A short life of the author
Emily St. John Mandel (b. 1979) was born on 25 May 1979 on the small island of Denman Island, British Columbia, Canada. She grew up in a community of fewer than 1,100 people with no television. She studied contemporary dance at the School of Toronto Dance Theatre and moved to New York, where she worked as an administrative assistant while writing fiction.
Life and Career
Her first three novels — Last Night in Montreal (2009), The Singer’s Gun (2010), The Lola Quartet (2012) — were atmospheric literary thrillers that sold modestly but established her preoccupations: displacement, identity, the way small choices cascade into life-altering consequences.

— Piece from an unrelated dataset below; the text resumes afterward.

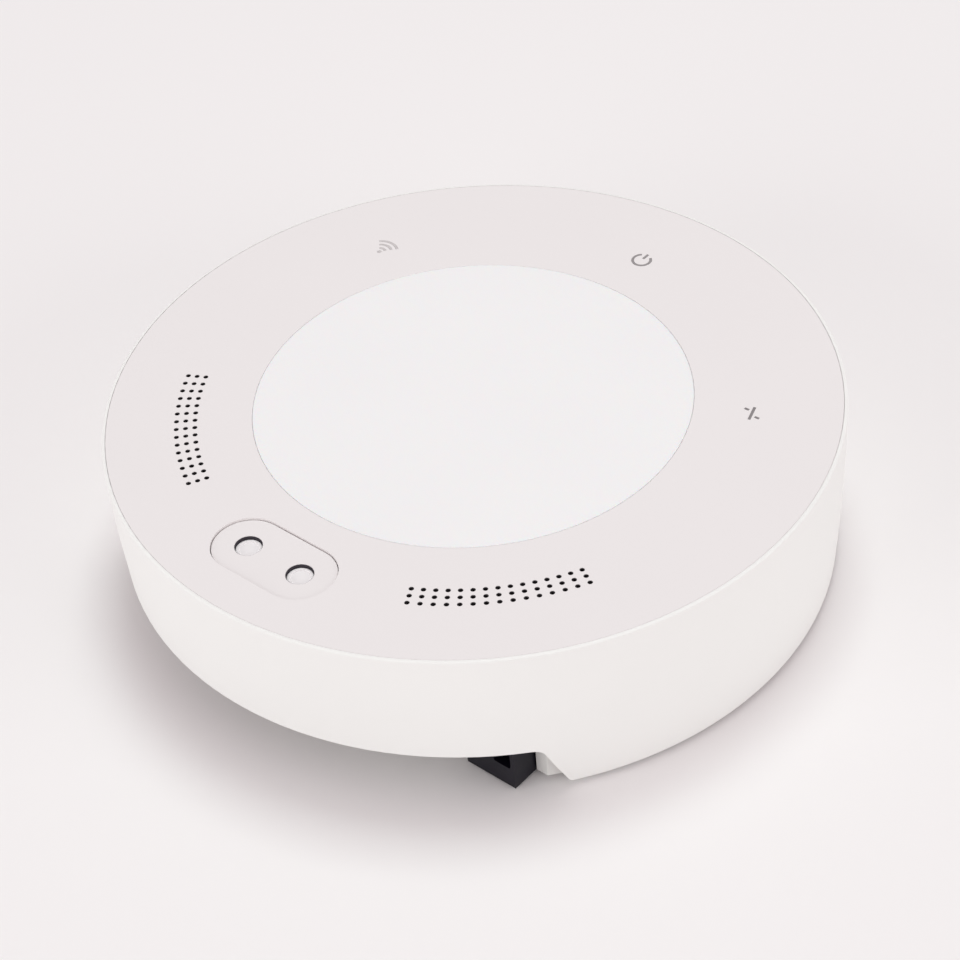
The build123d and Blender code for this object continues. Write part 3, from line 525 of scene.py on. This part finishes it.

# Sound hole shade: a short near-black sleeve stands in every sound hole as painted shade, so that
# the holes look dark. The sleeves end just below the ring's face.
RING_LOW, RING_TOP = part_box("vent_mesh_left")[1][2] / MM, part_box("top_ring")[1][2] / MM
HOLE_CIRCLES = (51.1, 49.5, 47.9)
HOLE_COLUMNS, HOLE_SPAN, HOLE_ANGLE = 15, 33, 45
SLEEVE_RADIUS, SLEEVE_WALL, SLEEVE_DROP = 0.44, 0.12, 0.08


def tube(shape, outer, wall, low, high, centre, steps):
    """An upright tube in a bmesh, in millimetres: the section of its wall, spun once round."""
    inner = outer - wall
    corners = [(inner, low), (outer, low), (outer, high), (inner, high)]
    section = [shape.verts.new((centre[0] + reach, centre[1], level)) for reach, level in corners]
    sides = [shape.edges.new((section[corner - 1], section[corner])) for corner in range(4)]
    bmesh.ops.spin(
        shape, geom=section + sides, cent=(*centre, 0), axis=(0, 0, 1), angle=2 * pi, steps=steps,
        use_merge=True,
    )


# Painted shade: this near-black colour stands for the shade inside the sound holes.
sleeve_shade = finish(
    "painted_sound_hole_shade", {"IOR": 1.45, "Specular IOR Level": 0.2},
    patch=2, tones=("#2A2729", "#332F32"), gloss=(0.75, 0.9), grain=0.2, depth=0.01,
)
for name, side in (("left", -1), ("right", 1)):
    shade_sleeves = bmesh.new()
    for circle in HOLE_CIRCLES:
        for column in range(HOLE_COLUMNS):
            share = column / (HOLE_COLUMNS - 1) - 0.5
            angle = radians(-90 + side * HOLE_ANGLE + HOLE_SPAN * share)
            tube(
                shade_sleeves, SLEEVE_RADIUS, SLEEVE_WALL, RING_LOW, RING_TOP - SLEEVE_DROP,
                (circle * cos(angle), circle * sin(angle)), 16,
            )
    piece(f"sound_hole_shade_{name}", shade_sleeves, sleeve_shade)

# Dust meshes: black polyester weave, glued under the sound holes. The weave is drawn at
# 0.6 mm a thread, about six times the real one, so that it shows.
THREAD, THREAD_RISE = 0.6, 0.05
mesh_cloth, shader, place = begin("woven_polyester_mesh", {"Roughness": 0.8, "Sheen Weight": 0.2})
# A wave texture has a crest about every 1 / (pi * scale).
across, along = (
    add(mesh_cloth, "TexWave", {
        "Vector": place, "Scale": 1 / (pi * THREAD * MM), "bands_direction": way,
    })
    for way in ("X", "Y")
)
weave = add(mesh_cloth, "Math", {
    "operation": "MAXIMUM", 0: across.outputs["Fac"], 1: along.outputs["Fac"],
})
cloth = add(mesh_cloth, "Mix", {
    "data_type": "RGBA", 0: weave.outputs[0], 6: linear("#0C0B0D"), 7: linear("#2E2B2E"),
})
threads = add(mesh_cloth, "Bump", {
    "Height": weave.outputs[0], "Strength": 0.8, "Distance": THREAD_RISE * MM,
})
feed(mesh_cloth, shader, {"Base Color": cloth.outputs[2], "Normal": threads.outputs["Normal"]})
paint(mesh_cloth, "vent_mesh_left", "vent_mesh_right")

# Light guides: smoky polycarbonate pushed up through the ring, so that each icon lies flush
# and shows grey while its lamp is off. The wireless one is the palest.
ICONS = {
    "icon_wifi": ("#D4CECE", "#CEC8C8"),
    "icon_power": ("#9A9495", "#928C8D"),
    "icon_link": ("#8A8485", "#827C7D"),
}
for icon, tones in ICONS.items():
    guide = finish(
        f"smoky_polycarbonate_{icon}", {"IOR": 1.58, "Transmission Weight": 0.1},
        patch=3, tones=tones, gloss=(0.42, 0.5), grain=0.3, depth=0.01,
    )
    paint(guide, icon)

# Bezel and buttons: the bezel is moulded in the ring's colour and drops in from below. The
# two buttons are whiter, and slide in its wells. A dark line shows round each: the gap's shade,
# and the painted shade of a dark sleeve in the well.
bezel_plastic = finish(
    "satin_grey_abs", {"IOR": 1.5, "Specular IOR Level": 0.35},
    patch=10, tones=("#ECE7E7", "#E9E4E4"), gloss=(0.5, 0.58), grain=0.3, depth=0.01,
)
button_plastic = finish(
    "satin_white_abs", {"IOR": 1.5, "Specular IOR Level": 0.4},
    patch=4, tones=("#F9F5F6", "#F6F2F3"), gloss=(0.42, 0.5), grain=0.25, depth=0.008,
)
paint(bezel_plastic, "button_bezel")
paint(button_plastic, "button_left", "button_right")
# Well shade: a thin dark grey sleeve lines each well below its edge, as painted shade on the
# well's wall.
WELL_RADIUS, SHADE_WALL, SHADE_DROP, SHADE_DEPTH = 2.345, 0.05, 0.13, 1.35
# Painted shade: this dark grey stands for the shade on each well's wall.
painted_well_shade = finish(
    "painted_well_shade", {"IOR": 1.45, "Specular IOR Level": 0.25},
    patch=2, tones=("#3A363C", "#443F46"), gloss=(0.6, 0.75), grain=0.2, depth=0.01,
)
bezel_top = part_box("button_bezel")[1][2] / MM
for name in ("left", "right"):
    low, high = span(f"button_{name}")
    well_sleeve = bmesh.new()
    tube(
        well_sleeve, WELL_RADIUS, SHADE_WALL, bezel_top - SHADE_DEPTH, bezel_top - SHADE_DROP,
        ((low.x + high.x) / 2, (low.y + high.y) / 2), 64,
    )
    piece(f"button_well_shade_{name}", well_sleeve, painted_well_shade)

# Light disc: opal white polycarbonate, smooth and slightly translucent, held flush in the
# ring. It hides the lamps until they flash.
opal = finish(
    "opal_polycarbonate", {
        "IOR": 1.58, "Specular IOR Level": 0.35, "Subsurface Weight": 0.1,
        "Subsurface Scale": 0.002,
    },
    patch=25, tones=("#F3F1F1", "#F0EEEF"), gloss=(0.46, 0.52), grain=0.4, depth=0.006,
)
paint(opal, "light_disc")

# Outer shell: white plastic with a fine satin grain, moulded in one with its lip and its
# shelf, and notched at the front for the cables.
shell_plastic = finish(
    "spark_eroded_white_abs", {"IOR": 1.5, "Specular IOR Level": 0.4},
    patch=28, tones=("#F2F1EF", "#EFEEEC"), gloss=(0.46, 0.54), grain=GRAIN, depth=0.01,
)
paint(shell_plastic, "outer_shell")

# Bottom cover: the same white plastic with a coarser grain that hides scuffs. It carries a
# blank label of silver polyester in its shallow recess.
LABEL = Vector((42.6, 20.6, 0.12))
LABEL_Y, RECESS_ROOF, LABEL_ROUND = 27.0, 1.3, 1.6
cover_plastic = finish(
    "coarse_grained_white_abs", {"IOR": 1.5, "Specular IOR Level": 0.35},
    patch=20, tones=("#E9E8E5", "#E4E3E0"), gloss=(0.58, 0.68), grain=0.5, depth=0.03,
)
foil = finish(
    "silver_polyester_foil", {"Metallic": 0.6},
    patch=9, tones=("#D4D4D6", "#CBCBCE"), gloss=(0.34, 0.44), grain=0.6, depth=0.01,
)
paint(cover_plastic, "bottom_cover")
label = bmesh.new()
block(label, LABEL, (0, LABEL_Y, RECESS_ROOF - LABEL.z / 2))
upright = [
    edge for edge in label.edges
    if abs(edge.verts[0].co.z - edge.verts[1].co.z) > LABEL.z / 2
]
soften(label, upright, LABEL_ROUND, 8)
piece("blank_label", label, foil)

# Cover screws: zinc-plated steel with a pressed cross recess, driven up from below. They
# clamp the cover, the board and the ring, and their shanks carry a rolled thread.
SCREW_PITCH, SCREW_HEAD, THREAD_DEPTH = 1.0, 4.5, 0.3
threaded, shader, place = begin("rolled_zinc_thread", {"Metallic": 1.0})
_, bump = uneven(
    threaded, shader, place,
    patch=2, tones=("#B9BCC0", "#A6A9AE"), gloss=(0.24, 0.4), grain=0.3, depth=0.01,
)
ridge = add(threaded, "TexWave", {
    "Vector": place, "Scale": 1 / (pi * SCREW_PITCH * MM), "bands_direction": "Z",
})
level = add(threaded, "SeparateXYZ", {"Vector": place})
shank = add(threaded, "Math", {
    "operation": "GREATER_THAN", 0: level.outputs["Z"], 1: SCREW_HEAD * MM,
})
thread = add(threaded, "Math", {
    "operation": "MULTIPLY", 0: ridge.outputs["Fac"], 1: shank.outputs[0],
})
crest = add(threaded, "Bump", {
    "Height": thread.outputs[0], "Strength": 0.9, "Distance": THREAD_DEPTH * MM,
    "Normal": bump.outputs["Normal"],
})
feed(threaded, shader, {"Normal": crest.outputs["Normal"]})
paint(threaded, "cover_screws")

# Feet: soft dark rubber discs pressed into the cover's wells, matt and a little dusty.
rubber = finish(
    "moulded_rubber", {"IOR": 1.52, "Specular IOR Level": 0.3},
    patch=6, tones=("#2A292B", "#353436"), gloss=(0.75, 0.9), grain=0.3, depth=0.03,
)
paint(rubber, "rubber_feet")

# Table under the controller: a plain pale sweep, wide enough to fill every view.
FLOOR = 3000
NEAR_FLOOR, FAR_FLOOR = 450, 950
floor_shape = bmesh.new()
bmesh.ops.create_grid(floor_shape, x_segments=1, y_segments=1, size=FLOOR * MM)
floor_mesh = bpy.data.meshes.new("floor")
floor_shape.to_mesh(floor_mesh)
floor_shape.free()
floor = bpy.data.objects.new("floor", floor_mesh)
bpy.context.scene.collection.objects.link(floor)
paper, shader, place = begin("matt_paper", {"Specular IOR Level": 0.0})
uneven(
    paper, shader, place,
    patch=300, tones=("#F3F0F0", "#F4F1F1"), gloss=(0.9, 0.95), grain=2.0, depth=0.002,
)
# Past the lamps' reach the camera sees the sweep as pale as it is near the controller.
distance = add(paper, "VectorMath", {"operation": "LENGTH", 0: place})
fade = add(paper, "MapRange", {
    "interpolation_type": "SMOOTHSTEP", "Value": distance.outputs["Value"],
    "From Min": NEAR_FLOOR * MM, "From Max": FAR_FLOOR * MM,
})
watched = add(paper, "LightPath", {})
far_share = add(paper, "Math", {
    "operation": "MULTIPLY", 0: fade.outputs[0], 1: watched.outputs["Is Camera Ray"],
})
backdrop = add(paper, "Emission", {"Color": linear("#F3EFEF")})
sweep = add(paper, "MixShader", {
    0: far_share.outputs[0], 1: shader.outputs[0], 2: backdrop.outputs[0],
})
feed(paper, paper.node_tree.nodes["Material Output"], {"Surface": sweep.outputs[0]})
floor_mesh.materials.append(paper)

# Light: an even pale room, a soft lamp high behind the puck, which throws a short shadow
# towards the camera, and two low lamps before it that light the near wall.
ROOM_LIGHT, ROOM_SEEN = 0.62, 0.9
# Each lamp's place and size in metres, its power in watts and its colour.
LAMPS = [
    ("key", (-0.12, 0.27, 1.13), 0.40, 3.9, "#F0FFFB"),
    ("left", (-0.25, -1.0, 0.3), 0.7, 3.6, "#F7FFFC"),
    ("right", (1.0, 0.12, 0.3), 0.7, 2.9, "#F7FFFC"),
]


def facing(spot, away):
    """The place of a lamp or camera that stands at a spot, with its back to this direction."""
    return Matrix.Translation(spot) @ Vector(away).to_track_quat("Z", "Y").to_matrix().to_4x4()


room = bpy.data.worlds.new("room")
bpy.context.scene.world = room
room.use_nodes = True
rays = add(room, "LightPath", {})
seen = rays.outputs["Is Camera Ray"]
for ray in ("Is Glossy Ray", "Is Transmission Ray"):
    seen = add(room, "Math", {"operation": "MAXIMUM", 0: seen, 1: rays.outputs[ray]}).outputs[0]
strength = add(room, "MapRange", {"Value": seen, "To Min": ROOM_LIGHT, "To Max": ROOM_SEEN})
tint = add(room, "Mix", {
    "data_type": "RGBA", 0: seen, 6: linear("#FFF4F7"), 7: linear("#FFFBFB"),
})
feed(room, room.node_tree.nodes["Background"], {
    "Strength": strength.outputs[0], "Color": tint.outputs[2],
})
for name, spot, size, power, colour in LAMPS:
    light = bpy.data.lights.new(name, "AREA")
    light.size = size
    light.energy = power
    light.color = linear(colour)[:3]
    lamp = bpy.data.objects.new(name, light)
    lamp.matrix_world = facing(spot, spot)
    bpy.context.scene.collection.objects.link(lamp)

# Camera: high at the front right, turned a little, as the picture shows the controller.
AZIMUTH, ELEVATION, ROLL, DISTANCE, LENS = 43.5, 41.1, 5.3, 0.448, 95
TARGET = Vector((0, 0, 0.013))
azimuth, elevation = radians(AZIMUTH), radians(ELEVATION)
bearing = Vector((
    cos(elevation) * sin(azimuth), -cos(elevation) * cos(azimuth), sin(elevation),
))
camera = bpy.data.objects.new("camera", bpy.data.cameras.new("camera"))
camera.data.lens = LENS
camera.matrix_world = (
    facing(TARGET + DISTANCE * bearing, bearing) @ Matrix.Rotation(radians(-ROLL), 4, "Z")
)
bpy.context.scene.collection.objects.link(camera)
bpy.context.scene.camera = camera
bpy.context.scene.view_settings.view_transform = "Standard"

Station Eleven (2014) was the breakthrough. It moves between the present day (a devastating flu pandemic) and twenty years later (a troupe of actors and musicians travelling between small settlements in the Great Lakes region, performing Shakespeare). The novel’s structure — a web of interconnections between characters across time — and its argument that art is essential to human survival gave it an emotional power that transcended genre. It was a National Book Award finalist, won the Arthur C. Clarke Award, and sold millions of copies. Its resonance during the COVID-19 pandemic was extraordinary — it became the novel people reached for to make sense of their experience. HBO adapted it as a critically acclaimed limited series (2021–2022).

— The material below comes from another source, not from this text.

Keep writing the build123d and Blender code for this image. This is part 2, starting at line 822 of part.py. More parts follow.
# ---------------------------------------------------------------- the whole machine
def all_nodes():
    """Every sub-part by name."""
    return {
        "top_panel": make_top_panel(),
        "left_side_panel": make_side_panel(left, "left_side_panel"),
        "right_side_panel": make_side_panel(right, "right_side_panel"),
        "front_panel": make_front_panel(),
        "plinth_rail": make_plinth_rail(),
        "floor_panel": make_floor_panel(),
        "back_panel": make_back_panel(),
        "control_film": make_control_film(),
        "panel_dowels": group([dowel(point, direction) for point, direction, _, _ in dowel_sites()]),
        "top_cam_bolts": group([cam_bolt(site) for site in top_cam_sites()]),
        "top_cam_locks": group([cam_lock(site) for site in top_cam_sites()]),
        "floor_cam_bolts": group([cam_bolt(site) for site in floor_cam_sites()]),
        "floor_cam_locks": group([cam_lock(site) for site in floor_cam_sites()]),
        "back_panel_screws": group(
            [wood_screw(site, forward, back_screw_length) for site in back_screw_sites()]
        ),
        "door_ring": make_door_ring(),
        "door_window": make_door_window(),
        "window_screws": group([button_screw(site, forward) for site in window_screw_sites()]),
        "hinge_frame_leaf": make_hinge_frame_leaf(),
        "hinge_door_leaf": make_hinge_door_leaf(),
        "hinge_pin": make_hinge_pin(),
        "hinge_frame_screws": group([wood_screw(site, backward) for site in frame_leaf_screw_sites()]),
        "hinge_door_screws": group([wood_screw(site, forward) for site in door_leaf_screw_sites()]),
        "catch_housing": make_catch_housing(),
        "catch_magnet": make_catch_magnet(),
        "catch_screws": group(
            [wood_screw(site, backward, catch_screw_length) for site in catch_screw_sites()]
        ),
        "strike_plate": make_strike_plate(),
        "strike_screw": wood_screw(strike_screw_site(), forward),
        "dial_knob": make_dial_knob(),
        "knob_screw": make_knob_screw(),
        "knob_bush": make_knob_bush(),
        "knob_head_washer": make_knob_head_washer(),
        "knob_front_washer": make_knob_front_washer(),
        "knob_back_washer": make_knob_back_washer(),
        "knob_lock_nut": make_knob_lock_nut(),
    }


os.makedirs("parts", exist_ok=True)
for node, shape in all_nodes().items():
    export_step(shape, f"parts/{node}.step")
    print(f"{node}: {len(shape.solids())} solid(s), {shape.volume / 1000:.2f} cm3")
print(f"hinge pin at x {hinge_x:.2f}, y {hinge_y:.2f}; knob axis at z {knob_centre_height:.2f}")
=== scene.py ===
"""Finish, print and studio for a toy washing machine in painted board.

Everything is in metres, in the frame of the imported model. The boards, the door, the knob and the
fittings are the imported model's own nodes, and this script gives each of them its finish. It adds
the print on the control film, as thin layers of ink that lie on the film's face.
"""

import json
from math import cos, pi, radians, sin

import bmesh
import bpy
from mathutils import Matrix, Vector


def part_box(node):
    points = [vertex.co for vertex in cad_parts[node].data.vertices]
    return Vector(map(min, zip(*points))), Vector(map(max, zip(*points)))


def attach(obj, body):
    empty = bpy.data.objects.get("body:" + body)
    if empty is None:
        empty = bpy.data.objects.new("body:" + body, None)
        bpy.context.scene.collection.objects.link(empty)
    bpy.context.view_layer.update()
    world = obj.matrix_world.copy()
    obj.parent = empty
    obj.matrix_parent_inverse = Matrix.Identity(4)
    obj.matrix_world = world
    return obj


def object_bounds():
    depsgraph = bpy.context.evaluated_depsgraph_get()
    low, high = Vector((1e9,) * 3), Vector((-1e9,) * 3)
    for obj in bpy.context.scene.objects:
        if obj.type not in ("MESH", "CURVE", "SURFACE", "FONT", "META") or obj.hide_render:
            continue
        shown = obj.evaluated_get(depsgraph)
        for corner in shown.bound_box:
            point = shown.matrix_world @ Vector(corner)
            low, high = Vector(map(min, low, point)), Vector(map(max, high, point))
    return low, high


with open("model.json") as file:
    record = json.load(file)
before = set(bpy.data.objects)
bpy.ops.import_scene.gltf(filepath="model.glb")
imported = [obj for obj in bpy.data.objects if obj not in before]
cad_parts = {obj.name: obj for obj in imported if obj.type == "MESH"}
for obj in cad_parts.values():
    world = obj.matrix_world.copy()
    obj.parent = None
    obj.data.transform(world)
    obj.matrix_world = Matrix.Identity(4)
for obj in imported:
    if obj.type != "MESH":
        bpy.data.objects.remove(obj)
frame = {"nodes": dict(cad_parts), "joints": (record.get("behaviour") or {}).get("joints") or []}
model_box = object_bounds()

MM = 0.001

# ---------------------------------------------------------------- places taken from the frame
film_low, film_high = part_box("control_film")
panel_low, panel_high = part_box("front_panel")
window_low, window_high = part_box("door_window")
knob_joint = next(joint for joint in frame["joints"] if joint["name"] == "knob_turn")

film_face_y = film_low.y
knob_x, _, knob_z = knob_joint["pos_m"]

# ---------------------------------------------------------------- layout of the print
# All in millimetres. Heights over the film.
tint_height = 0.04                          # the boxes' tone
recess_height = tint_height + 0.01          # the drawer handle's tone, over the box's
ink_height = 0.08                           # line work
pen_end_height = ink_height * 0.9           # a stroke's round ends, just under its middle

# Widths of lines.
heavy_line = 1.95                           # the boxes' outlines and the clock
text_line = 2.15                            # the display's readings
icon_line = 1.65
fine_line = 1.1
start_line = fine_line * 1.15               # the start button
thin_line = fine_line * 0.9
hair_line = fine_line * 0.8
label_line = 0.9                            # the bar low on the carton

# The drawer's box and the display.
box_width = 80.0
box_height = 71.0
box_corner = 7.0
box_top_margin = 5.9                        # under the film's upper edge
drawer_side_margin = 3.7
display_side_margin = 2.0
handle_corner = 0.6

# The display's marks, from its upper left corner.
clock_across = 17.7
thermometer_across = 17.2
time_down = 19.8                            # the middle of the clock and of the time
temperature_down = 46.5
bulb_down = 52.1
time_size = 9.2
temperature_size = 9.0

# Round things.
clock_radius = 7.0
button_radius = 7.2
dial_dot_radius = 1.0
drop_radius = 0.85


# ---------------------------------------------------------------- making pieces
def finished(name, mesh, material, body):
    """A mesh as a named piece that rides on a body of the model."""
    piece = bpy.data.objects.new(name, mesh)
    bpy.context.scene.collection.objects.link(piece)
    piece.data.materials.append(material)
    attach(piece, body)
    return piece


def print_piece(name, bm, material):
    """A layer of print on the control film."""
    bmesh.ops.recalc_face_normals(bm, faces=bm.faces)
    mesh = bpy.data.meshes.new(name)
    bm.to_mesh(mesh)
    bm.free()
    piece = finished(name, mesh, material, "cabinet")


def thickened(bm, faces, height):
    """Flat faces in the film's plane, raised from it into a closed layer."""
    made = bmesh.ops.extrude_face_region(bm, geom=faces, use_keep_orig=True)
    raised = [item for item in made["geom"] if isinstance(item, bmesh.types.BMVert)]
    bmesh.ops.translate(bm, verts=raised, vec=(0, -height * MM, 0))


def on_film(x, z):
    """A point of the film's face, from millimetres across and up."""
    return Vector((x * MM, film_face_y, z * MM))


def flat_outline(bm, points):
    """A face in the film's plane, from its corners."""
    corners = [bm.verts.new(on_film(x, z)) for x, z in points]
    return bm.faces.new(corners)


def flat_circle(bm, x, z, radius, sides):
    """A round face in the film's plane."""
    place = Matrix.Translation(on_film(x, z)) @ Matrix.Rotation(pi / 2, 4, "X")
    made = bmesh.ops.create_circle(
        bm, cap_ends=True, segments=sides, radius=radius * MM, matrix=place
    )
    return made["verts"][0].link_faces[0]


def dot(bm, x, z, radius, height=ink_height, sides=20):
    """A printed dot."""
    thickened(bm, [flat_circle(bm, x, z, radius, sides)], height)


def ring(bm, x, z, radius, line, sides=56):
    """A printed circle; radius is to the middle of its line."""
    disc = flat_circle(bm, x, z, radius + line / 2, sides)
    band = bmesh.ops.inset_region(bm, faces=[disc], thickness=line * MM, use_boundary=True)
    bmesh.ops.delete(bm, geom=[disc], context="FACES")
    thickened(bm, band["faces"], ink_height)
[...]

The Glass Hotel (2020) — a novel that connects a woman’s disappearance, a Ponzi scheme, and a remote hotel on Vancouver Island — was equally admired. Sea of Tranquility (2022) — a time-travel novel spanning from 1912 to a lunar colony in the twenty-fifth century — connected all her previous novels into a single universe.
Major Works and Themes
Mandel writes about interconnection — how strangers’ lives touch and shape each other across time and distance. Her prose is precise and melancholic. Her fiction argues that in a world of catastrophe, the things that matter are not survival alone but beauty, connection, and meaning.
Key Works
- Station Eleven (2014)
- The Glass Hotel (2020)
- Sea of Tranquility (2022)
Collecting Mandel
Last Night in Montreal (2009, Unbridled Books) — her debut — had a tiny printing. Fine copies bring $100–$400.
Station Eleven (2014, Knopf) brings $50–$200 for fine firsts. Mandel signs at literary events.